Wednesday, February 2, 2011

More on the Forest Sale

In only the second post I wrote on this blog back in October I commented on the British Government's proposal to sell large tracts of English woodland to the highest bidder. I saw little redeeming features in the entire scheme, as the sole objective I could identify was the need to raise money to cut down the ever-increasing deficit. But making money is never an objective worth pursuing in itself. Without any goal except the need to sell and sell what Harold Macmillan - that great hero of the small-c conservative - the 'family silver', the entire plan is daft. When Mr. Macmillan criticised Margaret Thatcher for her obsession with privatisation he was thinking of the railways and the utility companies. Just imagine what he would have made of this selling of the nation's natural heritage. To give the full quote:
"The sale of assets is common with individuals and states when they run into financial difficulties. First, all the Georgian silver goes, and then all that nice furniture that used to be in the salon. Then the Canalettos go."
And the Canalettos are going indeed. The first Eton-educated Prime Minister since 'Supermac' is behaving in the most unconservative fashion.
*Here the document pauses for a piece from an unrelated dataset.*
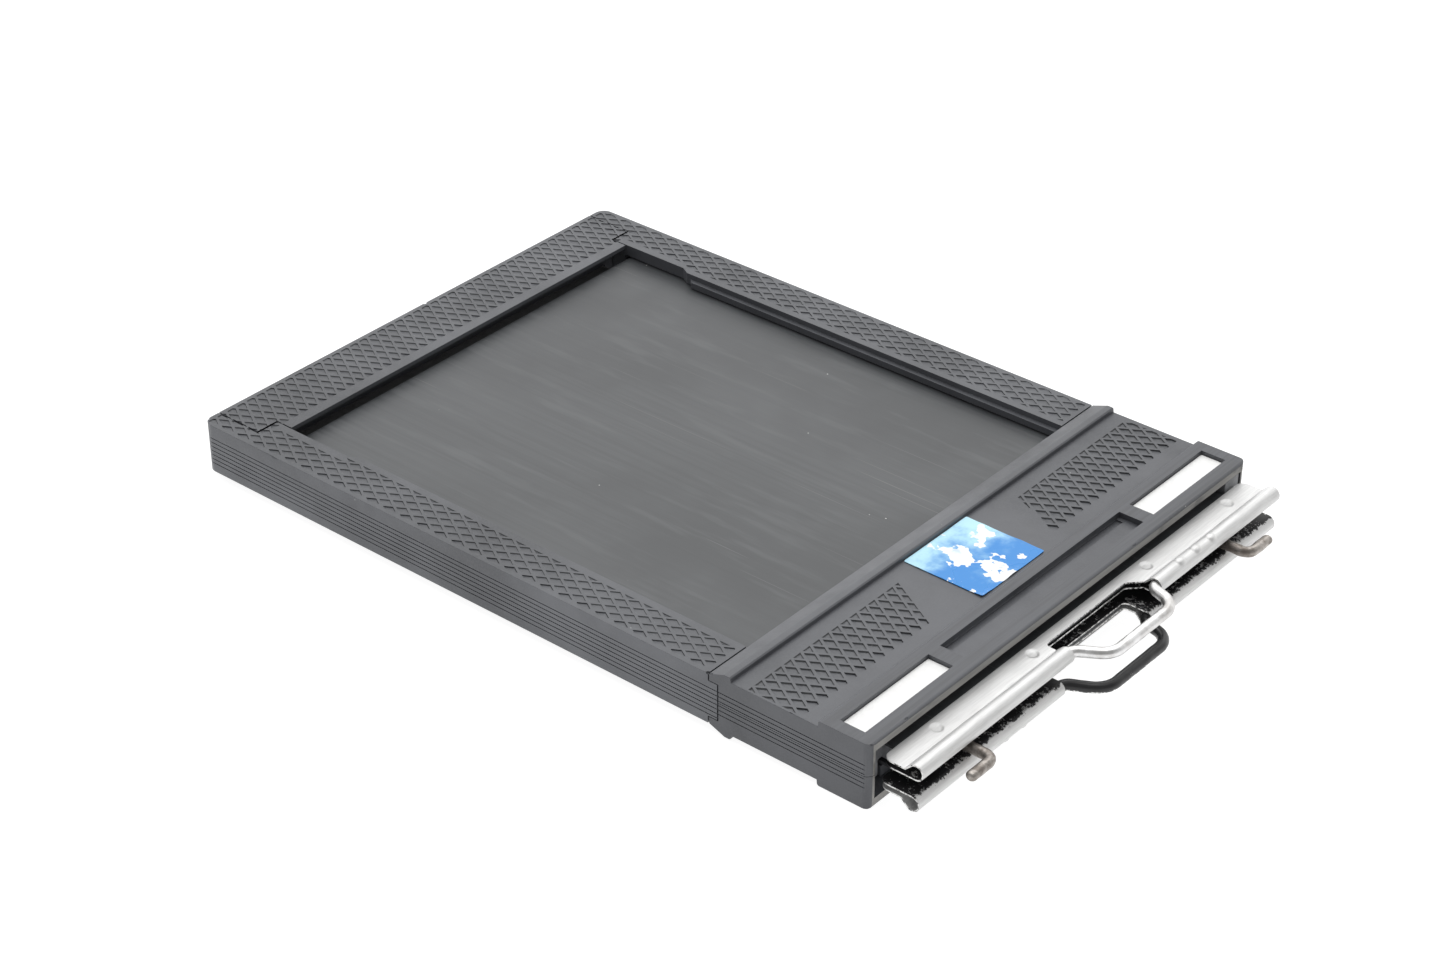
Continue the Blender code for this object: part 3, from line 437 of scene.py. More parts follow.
def brushed_top(name, base):
    """Top of the end bar: resin rubbed in fine lines across the holder."""
    s = Surface(name, 0.4)
    lines = s.noise(1.0, 4.0, 0.65, stretch=(1500.0, 30.0, 300.0))
    blotch = s.noise(38.0, 4.0, 0.55)
    tone = s.mix(s.ramp(lines), shade(base, 0.78), shade(base, 1.35))
    tone = s.mix(s.ramp(blotch, 0.4, 0.7, 0.0, 0.3), tone, shade(base, 1.5))
    s.colour(s.dusty(tone))
    s.rough(s.ramp(lines, 0.25, 0.75, 0.36, 0.5))
    s.bump(lines, 0.00002)
    return s.mat


def dull_steel(name):
    """Dull brown-grey wire with a rough oxide skin."""
    s = Surface(name, 0.5, 0.8)
    patch = s.noise(500.0, 5.0, 0.65)
    tone = s.mix(s.ramp(patch, 0.35, 0.68), (0.20, 0.175, 0.155), (0.45, 0.42, 0.39))
    tone = s.mix(s.ramp(s.noise(180.0, 3.0), 0.5, 0.7, 0.0, 0.7), tone, (0.12, 0.10, 0.09))
    s.colour(tone)
    s.rough(s.ramp(patch, 0.3, 0.7, 0.5, 0.34))
    s.bump(patch, 0.00006)
    return s.mat


def black_plate(name):
    """Thin blackened metal of the septum and the film guides."""
    s = Surface(name, 0.5, 0.3)
    lines = s.noise(1.0, 3.0, 0.6, stretch=(20.0, 700.0, 200.0))
    tone = s.mix(s.ramp(lines), (0.016, 0.016, 0.017), (0.036, 0.036, 0.038))
    rub = s.ramp(s.noise(45.0, 4.0), 0.55, 0.75, 0.0, 0.3)
    s.colour(s.mix(rub, tone, (0.09, 0.09, 0.09)))
    s.rough(s.ramp(lines, 0.3, 0.7, 0.42, 0.58))
    s.bump(lines, 0.00001)
    return s.mat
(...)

Having said all this, I read in the Guardian this morning that the scheme gets worse and worse by strides. Previously I assumed that the objective of the sell-off was to raise money. Not so it seems. This government is turning out to be so incompetent that even simple value-based arithmatic is beyond them. A government report "shows that government can expect the disposal of the land to cost £679m over 20 years but the benefits will only be £655m."

Selling off the woodlands of Britain had no practical benificial purpose but money and now even that is no longer a valid argument. No one stands to gain from this sale, not the public, who will inevitably lose some of the rights they enjoy now to marvel at the indescribable wonders and pleasures of nature, not the government, who will lose acreage and money to boot, and not the companies and charities who are to buy the land, as the report shows that private ownership and usage is economically unviable. Still the government is pressing forward on the matter.

Perhaps, then, I was too hasty before. It is not the (if only remotely) understandable motive of monetary gain that is driving the sale, but the ideologically blinkered concept that privitisation is always good and public ownership is always bad. I'll leave it to you, reader, to decide whether this is true, but I hope you can infer my opinion on the matter from my two posts on the great forest sale.